M. Panckoucke craint qu'on se plaigne du trop grand nombre de notes qui accompagnent sa traduction. Ses craintes seraient fondées, si ces notes avaient été jetées à la manière de tant de faiseurs de scolies qui veulent tout dire, ce qui est en effet un sûr moyen de trop dire. M. Panckoucke, dans ses notes, il est vrai multipliées, mais non prodiguées, n'a rien admis que d'intéressant, que ce qui éclaircit, que ce qui provoque dans l'esprit du lecteur d'utiles pensées, de sages réflexions, d'ingénieux rapports de ressemblance et de différence; que ce qui fait naître dans le cœur des pensées morales, philosophiques; que ce qui agrandit le cercle des connaissances, sans y rien mêler de confus ou de désordonné.

La lecture des Moeurs des Germains, je l'ai déjà fait entendre, pour être faite avec fruit, exige quelques notions indispensables. Tant de choses entrent dans ce cadre étroit qu'il faut que l'esprit qui veut s'y placer se soit par avance muni d'une érudition spéciale. On peut dire, en général, que, pour être digne de lire Tacite, il faut savoir trop pour savoir assez. Le commentaire de M. Panckoucke aidera les lecteurs auxquels manquent ces connaissances précieuses; et ceux qui les possèdent déjà éprouveront une sorte de satisfaction intérieure, en retrouvant ce qu'ils savent dans les notes de ce nouveau commentaire :

Et ament meminisse periti.

Ces notes sont historiques, géographiques, chronologiques; c'est Montesquieu, c'est Mably, c'est Robertson, etc., qui ont fourni la matière du commentaire, auquel M. Panckoucke a joint la traduction des meilleures variantes latines qu'il ait pu extraire des autres interprétations ou commentaires de Tacite.
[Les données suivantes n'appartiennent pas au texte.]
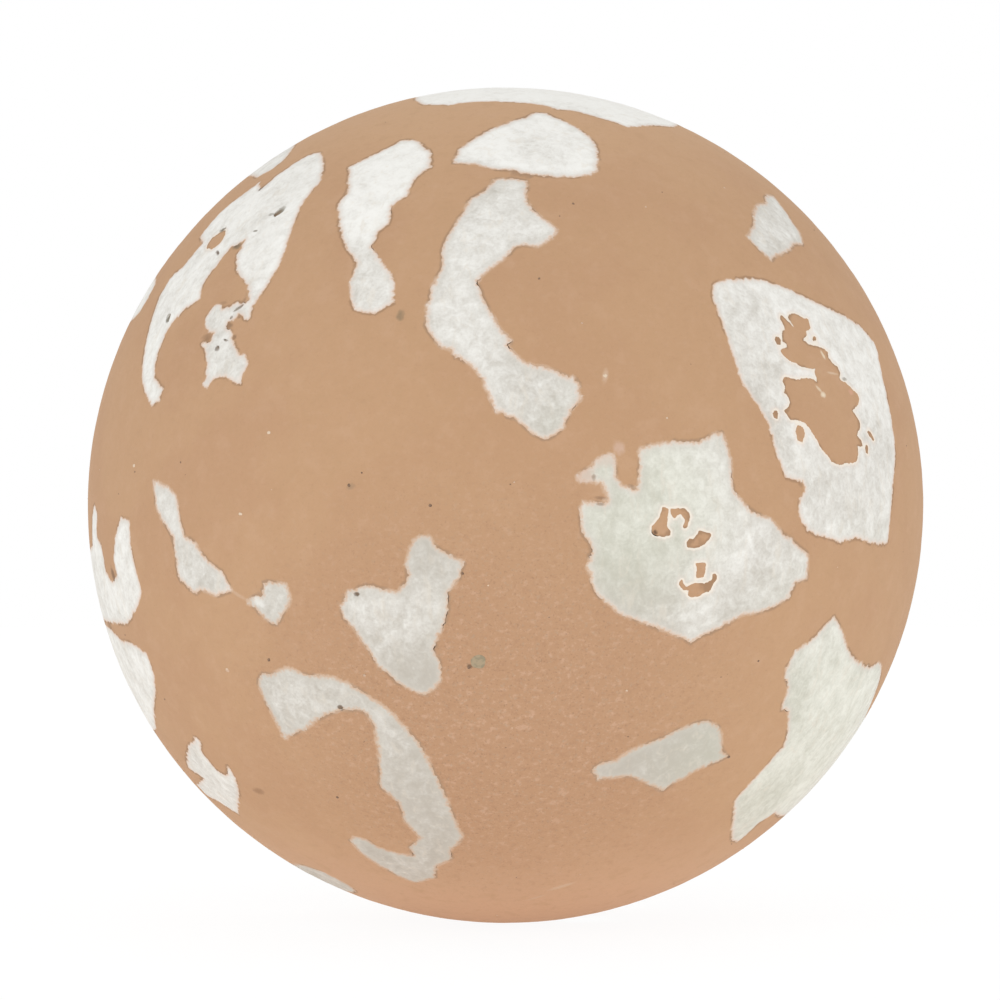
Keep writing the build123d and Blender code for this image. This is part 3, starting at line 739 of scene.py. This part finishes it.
# Stains: longitude and latitude of the plane that each is placed on, its middle, half width, half height and
# lean there, its strength and its colour.
TAN_STAINS = (
    (-14.7, 24.6, 0, 0, 1.5, 2.0, 0, 0.85, tone(146, 126, 100)),
    (-48.2, -40.8, 0, 0, 3.0, 1.6, 0, 0.6, tone(150, 114, 86)),
    (-20, 2.5, 0.6, -0.4, 1.6, 1.0, 20, 0.5, tone(150, 128, 104)),
    (13.1, 16.4, 0, 0, 1.1, 2.6, -12, 0.55, tone(218, 192, 168)),
    (9.7, -64.7, 0, 0, 4.5, 0.8, 44, 0.45, tone(210, 184, 158)),
    (15.4, -61.0, 0, 0, 5.2, 1.3, 40, 0.6, tone(212, 188, 162)),
    (-48, 34, -2.6, 5.0, 2.6, 1.8, 0, 0.9, GREY_BROWN),
    (-48, 34, 3, -25.9, 3.0, 1.4, 0, 0.4, BROWN),
    (-48, 34, 10.8, -22.1, 1.7, 1.1, 0, 0.5, BROWN),
    (-48, 34, 13.5, -19.2, 0.9, 1.1, 0, 0.45, BROWN),
    (-48, 34, 14.4, -26, 1.3, 1.0, 0, 0.5, BROWN),
    (-48, 34, 4.4, -14.9, 2.2, 0.7, 0, 0.25, BROWN),
    (45, 12, 9.8, 17.4, 0.7, 1.7, 22, 0.85, IVORY),
    (45, 12, 5.4, 5.2, 1.4, 1.1, 0, 0.9, IVORY),
    (45, 12, 3.9, 6.9, 0.6, 1.8, 48, 0.6, IVORY),
    (45, 12, 12.2, 11.9, 3.2, 0.5, -4, 0.4, IVORY),
    (45, 12, -6.3, 19.9, 1.0, 0.9, 0, 0.9, IVORY),
    (45, 12, 19.8, 6.7, 1.7, 1.0, -10, 0.5, tone(222, 172, 150)),
    (23, -3, -19, 22.6, 2.0, 2.4, 0, 0.6, tone(214, 184, 166)),
    (23, -3, -24.2, 8.5, 2.4, 0.6, -5, 0.5, BROWN),
    (23, -3, -15.2, 11.5, 1.8, 0.7, -20, 0.5, BROWN),
    (23, -3, -8.5, -0.9, 0.9, 0.9, 0, 0.85, tone(80, 60, 46)),
    (-32, -12, -11.4, 1.1, 4.6, 0.7, -26, 0.3, CREAM),
    (-66, -9, -1.8, -1.0, 1.6, 3.8, 25, 0.7, BROWN),
    (-3.6, -20, -2.4, -1.3, 0.9, 0.9, 0, 0.8, BROWN),
)
# Where the white turns greenish: longitude, latitude and reach. Where it is greyer: the same, and how much.
GREENISH = ((56, -32, 75), (16, 0, 42), (178, 40, 60), (130, 0, 60))
GREYED = (
    (5, 14.5, 26, 0.4), (19, -14, 34, 0.15), (56, 1, 36, 0.3), (-17, -44, 44, 0.3), (-21, 29, 24, 0.45),
    (-42, 18.5, 32, 0.35), (-10, -22, 20, 0.45), (12.5, -2, 36, 0.2), (-43.5, -8, 20, 0.35),
    (31.5, 20, 30, 0.3), (34, 9, 18, 0.5), (42, 0.5, 20, 0.25), (45.5, -26, 18, 0.35), (54, -43, 20, 0.3),
    (22, 59, 20, 0.12), (8, 53, 14, 0.3), (-8.5, 47, 16, 0.5), (-10, -5, 18, 0.4), (16.5, -12.5, 20, 0.3),
    (34, -14, 18, 0.25),
)
WHITE_STAINS = (
    (-48, 34, 6.8, 17.8, 1.7, 2.4, -25, 0.9, GREY_BROWN),
    (-48, 34, 4, 16.6, 1.5, 0.8, 0, 0.6, GREY_BROWN),
    (-48, 34, -16.4, 12.8, 1.9, 1.3, 0, 0.9, GREY_BROWN),
    (-48, 34, -22, -18, 1.3, 2.0, 25, 0.9, GREY_BROWN),
    (-48, 34, -13, 30.5, 1.1, 2.0, 0, 0.75, GREY_BROWN),
    (-48, 34, -10.6, 3.2, 2.0, 0.7, -35, 0.8, BROWN),
    (-48, 34, 9, -29.6, 1.3, 1.1, 0, 0.7, BROWN),
    (-48, 34, 12.1, -16.5, 2.3, 0.8, 37, 0.4, BROWN),
    (-48, 34, 10.4, -19.7, 0.9, 0.8, 0, 0.3, BROWN),
    (-48, 34, 2, 10.2, 1.2, 0.5, 0, 0.8, GREY_BROWN),
    (-48, 34, -8.7, -8.8, 0.7, 1.3, 30, 0.8, BROWN),
    (-48, 34, 11.5, -27, 1.6, 0.6, -15, 0.3, BROWN),
    (23, -3, -29.2, 14.7, 3.8, 2.8, 0, 0.65, tone(212, 184, 166)),
    (23, -3, -22.8, 19, 3.4, 2.4, 20, 0.5, tone(212, 190, 174)),
    (23, -3, -26.5, 14.4, 0.7, 1.2, 0, 0.8, tone(160, 140, 122)),
    (23, -3, -24.5, 6.8, 1.5, 0.6, -5, 0.5, BROWN),
    (45, 12, 17.8, 10.5, 1.5, 0.7, 0, 0.6, GREY_BROWN),
    (-32, -12, -4.1, -0.7, 2.6, 1.7, -38, 0.5, tone(247, 246, 241)),
    (-14, -14, -11.5, 6, 1.0, 0.7, 0, 0.9, BROWN),
    (-22, -38, -4.2, 25.3, 1.1, 0.9, 0, 0.9, BROWN),
)


def tan_finish():
    f = Finish("tan_cement_finish")
    from_edge, depth, soft = f.stored("edge_mm"), f.depth(), f.stored("soft")
    cloud, blotch, speckle = f.cloud(0.03, 3), f.cloud(0.16, 5, 0.6, 9.0), f.cloud(1.1, 3, 0.6, 31.0)
    sand, grit = f.cloud(0.5, 3, 0.55, 17.0, stretch=(1, 1, 1.35)), f.cloud(1.7, 2, 0.5, 3.0)
    worn, height = f.near(*WORN_PLACE), f.measure("DOT_PRODUCT", f.mm, (0, 0, 1))
    strength = 0.2 + 0.8 * worn

    colour = f.mix(cloud.ramp(0.4, 0.62), TAN, TAN_DEEP)
    for share, hue in (
        # painted shade: a deeper tan in the middle of the front, where the lamps light it most
        (f.near(*PAINTED_SHADE_PLACE) * 0.35, PAINTED_MIDDLE_SHADE),
        # painted light: the tan paler at the top and at the foot, which the lamps and the shaded floor light
        # less
        (height.ramp(*PAINTED_TOP_BAND) * 0.8, PAINTED_TOP_LIGHT),
        (height.ramp(*PAINTED_FOOT_BAND) * 0.9, PAINTED_FOOT_LIGHT),
        (blotch.ramp(0.5, 0.7) * 0.25, BLOTCH_PALE),
        (blotch.ramp(0.48, 0.32) * 0.3, BLOTCH_DEEP),
        (worn * 0.8, TAN_WORN),
        (sand.ramp(0.54, 0.7) * strength * 0.42, SAND_PALE),
        (sand.ramp(0.46, 0.3) * strength * 0.5, SAND_DEEP),
        (speckle.ramp(0.55, 0.7) * strength * 0.45, SAND_GREY),
        (grit.ramp(0.6, 0.72) * strength * 0.5, GRIT_DARK),
        (grit.ramp(0.4, 0.28) * strength * 0.25, GRIT_PALE),
    ):
        colour = f.mix(share, colour, hue)
    colour = f.stained(colour, TAN_STAINS)
    patchy, fringe = f.cloud(0.13, 3, 0.5, 5.0), f.cloud(1.1, 4, 0.6, 13.0)
    cream_edge = (from_edge / (0.2 + 0.5 * soft) + fringe * 1.6).ramp(1.9, 0.7) * 0.6 * soft
    # a patchy darker line on the tan, close along the white's edges
    dark_line = (from_edge + fringe * 0.7).ramp(1.25, 0.5) * patchy.ramp(0.44, 0.56) * 0.65
    colour = f.mix(cream_edge, colour, CREAM)
    colour = f.mix(dark_line, colour, EDGE_DARK_LINE)
    # painted shade: the tan darker the deeper it lies below the ball's surface, in crevices and hollows
    colour = f.mix(depth.ramp(0.38, 0.9), colour, PAINTED_HOLLOW_SHADE_TAN)
    f.feed("Base Color", colour)

    f.feed("Normal", f.bump(sand * 0.6 + speckle * 0.3 + grit * 0.25, 0.2, 0.5))
    f.feed("Roughness", 0.8 + 0.14 * blotch)
    f.shader.inputs["Specular IOR Level"].default_value = 0.3
    return f.material


def white_finish():
    f = Finish("white_cement_finish")
    from_edge, depth, grey, soft = f.stored("edge_mm"), f.depth(), f.stored("grey"), f.stored("soft")
    cloud, curd = f.cloud(0.09, 5, 0.6, 7.0, 0.6), f.cloud(0.33, 5, 0.62, 23.0, 0.5)
    streak = f.cloud(0.3, 4, 0.6, 3.0, 1.0, stretch=(1, 1, 0.3))
    fleck = f.cloud(1.2, 3, 0.6, 41.0)

    mottle = grey * 0.8 + (cloud - 0.5) * 1.05 + (curd - 0.5) * 1.35 + (fleck - 0.5) * 0.6 + 0.12
    for lon, lat, reach, amount in GREYED:
        mottle = mottle + f.near(lon, lat, reach) * amount
    green = sum(f.near(*place) for place in GREENISH)
    lightest, darkest = f.mix(green, WHITE, GREENISH_WHITE), f.mix(green, WARM_GREY, GREENISH_GREY)
    colour = f.mix(mottle.ramp(-0.25, 1.5), lightest, darkest)
    colour = f.mix(streak.ramp(0.52, 0.7) * 0.3, colour, STREAK)
    feather, patchy = f.cloud(1.1, 4, 0.6, 13.0), f.cloud(0.1, 3, 0.5, 29.0)
    pale = grey.ramp(1.1, 0.3)
    for share, hue in (
        ((from_edge / (1.5 + 2.1 * soft) + 0.6 * patchy).ramp(1.3, 0.2) * (0.45 + 0.2 * soft), RIM_SHADE),
        ((from_edge / 1.3 + feather * 1.2).ramp(2.1, 0.8) * (0.3 + patchy) * pale * 0.5, RIM_BLUSH),
        ((from_edge / (0.9 + 0.5 * soft) + feather * 1.9).ramp(2.0, 1.0) * (0.15 + 0.5 * pale), RIM_PALE),
        ((from_edge / (0.5 + 1.1 * soft) + feather * 1.6).ramp(1.55, 0.7) * 0.85, RIM_TAN),
        ((from_edge + feather * 0.5).ramp(1.2, 0.5) * soft.ramp(0.1, 0.0) * 0.7, HALO),
    ):
        colour = f.mix(share, colour, hue)
    # painted shade: the white darker and browner the deeper it lies, in its pits and in the gaps round its
    # islands
    colour = f.mix(depth.ramp(0.32, 0.62), f.stained(colour, WHITE_STAINS), PAINTED_PIT_SHADE_WHITE)
    f.feed("Base Color", colour)

    f.feed("Normal", f.bump(curd * 0.6 + fleck * 0.3, 0.25, 0.5))
    f.feed("Roughness", 0.72 + 0.16 * curd)
    f.shader.inputs["Specular IOR Level"].default_value = 0.3
    return f.material


def stone_finish(name, first, second, scale):
    f = Finish(name)
    mottle = f.cloud(scale, 3, shift=2.0)
    f.feed("Base Color", f.mix(mottle.ramp(0.42, 0.58), first, second))
    f.feed("Roughness", 0.6 + 0.2 * mottle)
    f.feed("Normal", f.bump(mottle, 0.1, 0.4))
    return f.material


def dress(piece, material, slot_name, *stands_for):
    piece.data.materials.clear()
    piece.data.materials.append(material)
    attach(piece, "root")
    if stands_for:
        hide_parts(*stands_for)


dress(skin, tan_finish(), "tan_cement", "ball")
dress(lumps, white_finish(), "white_cement", "white_patches")
dress(dark_grains, stone_finish("dark_grit", tone(112, 90, 72), tone(142, 114, 90), 1.2), "tan_cement")
dress(pale_grains, stone_finish("pale_grit", tone(226, 205, 180), tone(210, 178, 150), 1.2), "tan_cement")
dress(pebble, stone_finish("grey_pebble", tone(150, 138, 112), tone(170, 152, 124), 0.7), "tan_cement")

# The floor, the light and the camera, in metres.
PAPER_WIDTH, PAPER_GLOW, PAPER_SHADOW = 6, 0.37, 0.12  # how bright it glows, how much of the shadow shows
SKY_LIGHT = 0.83
LAMPS = (  # name, place, width and watts
    ("key", (-0.8, -1.9, 0.9), 1.2, 3.6),
    ("fill", (0.9, -1.9, 0.1), 0.9, 3.2),
)
CAMERA_AWAY, CAMERA_LENS, CAMERA_FILM = 1.2523, 150, 36
CAMERA_SHIFT = (-0.0055, 0.0052)

bpy.ops.mesh.primitive_plane_add(size=PAPER_WIDTH, location=(0, 0, cad_box[0][2]))
floor = bpy.context.object
floor.name = "floor"
paper = bpy.data.materials.new("white_paper")
paper.use_nodes = True
floor.data.materials.append(paper)


def seen_white(tree, base, output, base_share):
    """Shows the base to the object and mostly plain white to the camera."""
    glow = tree.nodes.new("ShaderNodeEmission" if output.type != "OUTPUT_WORLD" else "ShaderNodeBackground")
    glow.inputs["Color"].default_value = (1, 1, 1, 1)
    glow.inputs["Strength"].default_value = 1
    ray = tree.nodes.new("ShaderNodeLightPath")
    looked_at = Value(tree, ray.outputs["Is Camera Ray"])
    for kind in ("Is Glossy Ray", "Is Transmission Ray"):
        looked_at = looked_at.math("MAXIMUM", looked_at, Value(tree, ray.outputs[kind]))
    mixer = tree.nodes.new("ShaderNodeMixShader")
    tree.links.new((looked_at * (1 - base_share)).socket, mixer.inputs[0])
    tree.links.new(base.outputs[0], mixer.inputs[1])
    tree.links.new(glow.outputs[0], mixer.inputs[2])
    tree.links.new(mixer.outputs[0], output.inputs["Surface"])


plain = paper.node_tree.nodes["Principled BSDF"]
plain.inputs["Base Color"].default_value = (0.85, 0.85, 0.85, 1)
plain.inputs["Roughness"].default_value = 1
plain.inputs["Specular IOR Level"].default_value = 0
plain.inputs["Emission Color"].default_value = (1, 1, 1, 1)
plain.inputs["Emission Strength"].default_value = PAPER_GLOW
seen_white(paper.node_tree, plain, paper.node_tree.nodes["Material Output"], PAPER_SHADOW)

world = bpy.data.worlds.new("studio")
world.use_nodes = True
bpy.context.scene.world = world
sky = world.node_tree.nodes["Background"]
sky.inputs["Color"].default_value = (1, 1, 1, 1)
sky.inputs["Strength"].default_value = SKY_LIGHT
seen_white(world.node_tree, sky, world.node_tree.nodes["World Output"], 0.0)

for name, place, width, watts in LAMPS:
    bpy.ops.object.light_add(type="AREA", location=place)
    lamp = bpy.context.object
    lamp.name, lamp.data.size, lamp.data.energy = name, width, watts
    lamp.rotation_euler = (-Vector(place)).to_track_quat("-Z", "Y").to_euler()

bpy.ops.object.camera_add(location=(0, -CAMERA_AWAY, 0), rotation=(radians(90), 0, 0))
camera = bpy.context.object
camera.data.lens = CAMERA_LENS
camera.data.sensor_width = CAMERA_FILM
camera.data.shift_x, camera.data.shift_y = CAMERA_SHIFT
camera.data.dof.use_dof = False
bpy.context.scene.camera = camera
bpy.context.scene.view_settings.view_transform = "Standard"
Le volume se termine par un Tableau chronologique des faits, c'est-à-dire, des guerres des peuples germains, de leurs incursions, de leurs conquêtes, de leurs établissemens; par un index historique latin des noms et des choses, et par une table des matières faite avec la plus louable exactitude, et dans l'intention complaisante d'abréger le temps du lecteur, en facilitant ses recherches (Gazette de France du samedi 10 juillet 1824.)